Sharing some papers that explore ethics issues of AI. Wanted to post a more comprehensive and better annotated list of blogs and papers, but I really need to stop letting the perfect get in the way of the good. :slight_smile: So here is a start:

Ethics of AI: #Ethics

Category Title / Link Summary
General In Favor of Developing Ethical Best Practices in AI Research Best practices to make ethics a part of your AI/ML work.
General Ethics of algorithms Mapping the debate around ethics of algorithms
General Mechanism Design for AI for Social Good Describes the Mechanism Design for Social Good (MD4SG) research agenda, which involves using insights from algorithms, optimization, and mechanism design to improve access to opportunity
Bias A Framework for Understanding Unintended Consequences of Machine Learning Provides a simple framework to understand the various kinds of bias that may occur in machine learning - going beyond the simplistic notion of dataset bias.

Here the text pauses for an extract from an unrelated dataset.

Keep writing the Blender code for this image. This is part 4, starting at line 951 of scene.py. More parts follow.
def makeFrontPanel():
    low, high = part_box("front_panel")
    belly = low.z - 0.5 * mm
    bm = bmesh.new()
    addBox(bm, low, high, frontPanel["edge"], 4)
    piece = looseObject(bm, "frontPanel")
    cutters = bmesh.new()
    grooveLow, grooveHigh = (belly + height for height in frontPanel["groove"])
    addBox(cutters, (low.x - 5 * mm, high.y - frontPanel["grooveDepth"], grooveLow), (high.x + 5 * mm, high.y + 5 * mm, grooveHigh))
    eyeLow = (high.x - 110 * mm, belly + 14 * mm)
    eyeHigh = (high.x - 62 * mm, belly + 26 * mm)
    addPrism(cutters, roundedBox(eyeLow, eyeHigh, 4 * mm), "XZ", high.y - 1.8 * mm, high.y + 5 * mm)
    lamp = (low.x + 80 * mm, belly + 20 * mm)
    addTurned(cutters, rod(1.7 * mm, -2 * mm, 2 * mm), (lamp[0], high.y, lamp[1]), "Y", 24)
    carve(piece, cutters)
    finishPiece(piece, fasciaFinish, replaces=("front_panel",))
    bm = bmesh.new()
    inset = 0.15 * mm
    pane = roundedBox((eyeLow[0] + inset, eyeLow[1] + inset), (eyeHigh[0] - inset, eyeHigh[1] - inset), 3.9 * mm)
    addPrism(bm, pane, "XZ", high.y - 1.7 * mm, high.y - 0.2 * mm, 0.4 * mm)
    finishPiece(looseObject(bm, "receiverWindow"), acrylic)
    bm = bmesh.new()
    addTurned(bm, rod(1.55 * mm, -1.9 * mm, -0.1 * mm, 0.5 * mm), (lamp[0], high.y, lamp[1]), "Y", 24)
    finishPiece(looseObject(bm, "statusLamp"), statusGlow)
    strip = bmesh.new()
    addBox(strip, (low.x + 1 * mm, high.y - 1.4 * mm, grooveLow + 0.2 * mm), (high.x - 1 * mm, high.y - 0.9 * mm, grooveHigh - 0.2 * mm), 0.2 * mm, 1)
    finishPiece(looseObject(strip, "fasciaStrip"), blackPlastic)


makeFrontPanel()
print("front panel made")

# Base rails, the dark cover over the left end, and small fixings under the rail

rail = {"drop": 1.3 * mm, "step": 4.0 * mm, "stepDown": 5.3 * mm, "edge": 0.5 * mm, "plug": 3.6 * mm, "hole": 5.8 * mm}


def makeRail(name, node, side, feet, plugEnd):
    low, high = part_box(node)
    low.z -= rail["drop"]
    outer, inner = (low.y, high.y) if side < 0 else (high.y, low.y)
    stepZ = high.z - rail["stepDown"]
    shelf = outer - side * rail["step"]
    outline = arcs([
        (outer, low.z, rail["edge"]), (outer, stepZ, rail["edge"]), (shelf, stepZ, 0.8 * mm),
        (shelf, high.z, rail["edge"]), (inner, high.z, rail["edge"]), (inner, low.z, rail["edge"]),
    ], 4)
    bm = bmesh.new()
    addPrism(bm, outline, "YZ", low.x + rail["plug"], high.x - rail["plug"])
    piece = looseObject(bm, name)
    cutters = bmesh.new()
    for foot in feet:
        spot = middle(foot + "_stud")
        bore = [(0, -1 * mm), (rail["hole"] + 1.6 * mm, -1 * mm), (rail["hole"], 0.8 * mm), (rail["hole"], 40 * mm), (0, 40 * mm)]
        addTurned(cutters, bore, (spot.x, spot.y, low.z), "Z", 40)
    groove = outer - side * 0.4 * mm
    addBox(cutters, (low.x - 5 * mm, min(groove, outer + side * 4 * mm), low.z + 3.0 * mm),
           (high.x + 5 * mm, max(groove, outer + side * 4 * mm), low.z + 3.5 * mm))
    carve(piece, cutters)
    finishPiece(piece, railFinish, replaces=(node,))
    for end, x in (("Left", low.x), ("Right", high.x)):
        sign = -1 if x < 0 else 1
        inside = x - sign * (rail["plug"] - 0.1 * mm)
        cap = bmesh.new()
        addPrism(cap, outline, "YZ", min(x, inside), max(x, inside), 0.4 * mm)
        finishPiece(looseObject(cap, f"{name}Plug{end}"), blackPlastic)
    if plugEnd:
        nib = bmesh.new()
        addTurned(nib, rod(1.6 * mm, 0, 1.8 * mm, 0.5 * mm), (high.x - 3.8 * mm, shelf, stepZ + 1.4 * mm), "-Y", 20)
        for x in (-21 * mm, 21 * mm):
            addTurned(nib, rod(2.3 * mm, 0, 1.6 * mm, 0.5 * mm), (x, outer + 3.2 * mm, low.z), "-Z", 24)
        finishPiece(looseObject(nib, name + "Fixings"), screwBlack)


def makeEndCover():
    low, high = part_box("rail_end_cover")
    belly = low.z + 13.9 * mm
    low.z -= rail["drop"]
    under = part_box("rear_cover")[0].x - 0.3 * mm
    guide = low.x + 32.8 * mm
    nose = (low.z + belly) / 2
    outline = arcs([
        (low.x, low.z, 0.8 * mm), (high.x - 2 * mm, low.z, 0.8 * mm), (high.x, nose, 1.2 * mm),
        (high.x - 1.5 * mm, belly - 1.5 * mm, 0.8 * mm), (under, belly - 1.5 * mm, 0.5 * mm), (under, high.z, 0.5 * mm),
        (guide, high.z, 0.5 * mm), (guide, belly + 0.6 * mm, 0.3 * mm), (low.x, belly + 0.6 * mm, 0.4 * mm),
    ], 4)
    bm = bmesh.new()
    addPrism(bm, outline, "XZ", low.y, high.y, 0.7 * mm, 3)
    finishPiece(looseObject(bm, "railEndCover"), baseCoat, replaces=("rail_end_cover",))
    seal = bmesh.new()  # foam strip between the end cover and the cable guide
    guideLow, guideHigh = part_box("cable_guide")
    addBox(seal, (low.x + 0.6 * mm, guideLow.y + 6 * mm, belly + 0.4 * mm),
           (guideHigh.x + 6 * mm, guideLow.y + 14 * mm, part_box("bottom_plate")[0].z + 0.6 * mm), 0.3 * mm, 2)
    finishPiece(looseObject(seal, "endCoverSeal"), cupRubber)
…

Bias Fairness in representation: quantifying stereotyping as a representational harm Formalizes two notions of representational harm caused by “stereotyping” in machine learning and suggests ways to mitigate them.
Bias Man is to Computer Programmer as Woman is to Homemaker? Paper on debiasing word embeddings.
Accountability Algorithmic Impact Assessments AI Now paper defining the processes for auditing algorithms.